**EXERCISE**
Return the complete listing that follows, with each line reproduced exactly.

**DATA SHOWN**
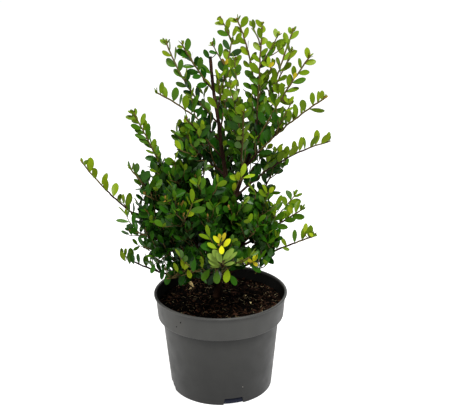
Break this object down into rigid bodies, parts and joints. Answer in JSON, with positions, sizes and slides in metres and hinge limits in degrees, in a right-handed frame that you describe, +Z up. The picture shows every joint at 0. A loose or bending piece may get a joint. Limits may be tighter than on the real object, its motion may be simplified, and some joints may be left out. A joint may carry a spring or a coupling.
{
  "type": "potted japanese holly shrub",
  "caption": "Young evergreen shrub with small oval glossy leaves on upright twiggy shoots, growing in soil in a round grey plastic nursery pot with a tall collar.",
  "frame": {"origin": "centre of the pot's flat underside", "axes": "+Z up along the pot's axis; -Y is the side that the picture was taken from; +X to the right as seen from there"},
  "size_m": [0.3458, 0.2624, 0.535],
  "materials": {
    "pot_plastic": "moulded plastic, satin, faint fine texture",
    "potting_mix": "moist granular potting mix with fibres and bark bits",
    "bark": "thin brown bark",
    "foliage": "small glossy evergreen leaves on thin twigs"
  },
  "bodies": {
    "root": {"pot": "pot_plastic", "soil": "potting_mix", "trunk": "bark", "bough_back": "bark", "bough_back_left": "bark", "bough_back_right": "bark", "bough_front": "bark", "bough_front_left": "bark", "bough_front_right": "bark", "bough_left": "bark", "bough_left_bottom": "bark", "bough_left_low": "bark", "bough_right": "bark", "bough_right_low": "bark", "bough_right_middle": "bark", "leaves_back_left": "foliage", "leaves_back_low": "foliage", "leaves_back_middle": "foliage", "leaves_back_right": "foliage", "leaves_back_right_upper": "foliage", "leaves_back_top": "foliage", "leaves_back_upper": "foliage", "leaves_front": "foliage", "leaves_front_high": "foliage", "leaves_front_right": "foliage", "leaves_inner_back": "foliage", "leaves_inner_left": "foliage", "leaves_inner_right": "foliage", "leaves_left_bottom": "foliage", "leaves_left_bottom_back": "foliage", "leaves_left_crown": "foliage", "leaves_left_far": "foliage", "leaves_left_fore": "foliage", "leaves_left_front": "foliage", "leaves_left_high": "foliage", "leaves_left_middle": "foliage", "leaves_left_rim": "foliage", "leaves_left_spray": "foliage", "leaves_right_arm": "foliage", "leaves_right_fore": "foliage", "leaves_right_inner": "foliage", "leaves_right_low": "foliage", "leaves_right_middle": "foliage", "leaves_right_outer": "foliage", "leaves_top": "foliage", "leaves_top_cluster": "foliage", "leaves_top_left": "foliage", "leaves_top_middle": "foliage", "leaves_top_right": "foliage", "leaves_upper_left": "foliage"}
  },
  "joints": []
}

**TASK RESPONSE**
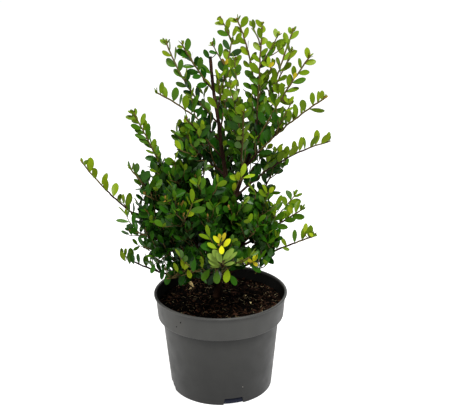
Break this object down into rigid bodies, parts and joints. Answer in JSON, with positions, sizes and slides in metres and hinge limits in degrees, in a right-handed frame that you describe, +Z up. The picture shows every joint at 0. A loose or bending piece may get a joint. Limits may be tighter than on the real object, its motion may be simplified, and some joints may be left out. A joint may carry a spring or a coupling.
{
  "type": "potted japanese holly shrub",
  "caption": "Young evergreen shrub with small oval glossy leaves on upright twiggy shoots, growing in soil in a round grey plastic nursery pot with a tall collar.",
  "frame": {"origin": "centre of the pot's flat underside", "axes": "+Z up along the pot's axis; -Y is the side that the picture was taken from; +X to the right as seen from there"},
  "size_m": [0.3458, 0.2624, 0.535],
  "materials": {
    "pot_plastic": "moulded plastic, satin, faint fine texture",
    "potting_mix": "moist granular potting mix with fibres and bark bits",
    "bark": "thin brown bark",
    "foliage": "small glossy evergreen leaves on thin twigs"
  },
  "bodies": {
    "root": {"pot": "pot_plastic", "soil": "potting_mix", "trunk": "bark", "bough_back": "bark", "bough_back_left": "bark", "bough_back_right": "bark", "bough_front": "bark", "bough_front_left": "bark", "bough_front_right": "bark", "bough_left": "bark", "bough_left_bottom": "bark", "bough_left_low": "bark", "bough_right": "bark", "bough_right_low": "bark", "bough_right_middle": "bark", "leaves_back_left": "foliage", "leaves_back_low": "foliage", "leaves_back_middle": "foliage", "leaves_back_right": "foliage", "leaves_back_right_upper": "foliage", "leaves_back_top": "foliage", "leaves_back_upper": "foliage", "leaves_front": "foliage", "leaves_front_high": "foliage", "leaves_front_right": "foliage", "leaves_inner_back": "foliage", "leaves_inner_left": "foliage", "leaves_inner_right": "foliage", "leaves_left_bottom": "foliage", "leaves_left_bottom_back": "foliage", "leaves_left_crown": "foliage", "leaves_left_far": "foliage", "leaves_left_fore": "foliage", "leaves_left_front": "foliage", "leaves_left_high": "foliage", "leaves_left_middle": "foliage", "leaves_left_rim": "foliage", "leaves_left_spray": "foliage", "leaves_right_arm": "foliage", "leaves_right_fore": "foliage", "leaves_right_inner": "foliage", "leaves_right_low": "foliage", "leaves_right_middle": "foliage", "leaves_right_outer": "foliage", "leaves_top": "foliage", "leaves_top_cluster": "foliage", "leaves_top_left": "foliage", "leaves_top_middle": "foliage", "leaves_top_right": "foliage", "leaves_upper_left": "foliage"}
  },
  "joints": []
}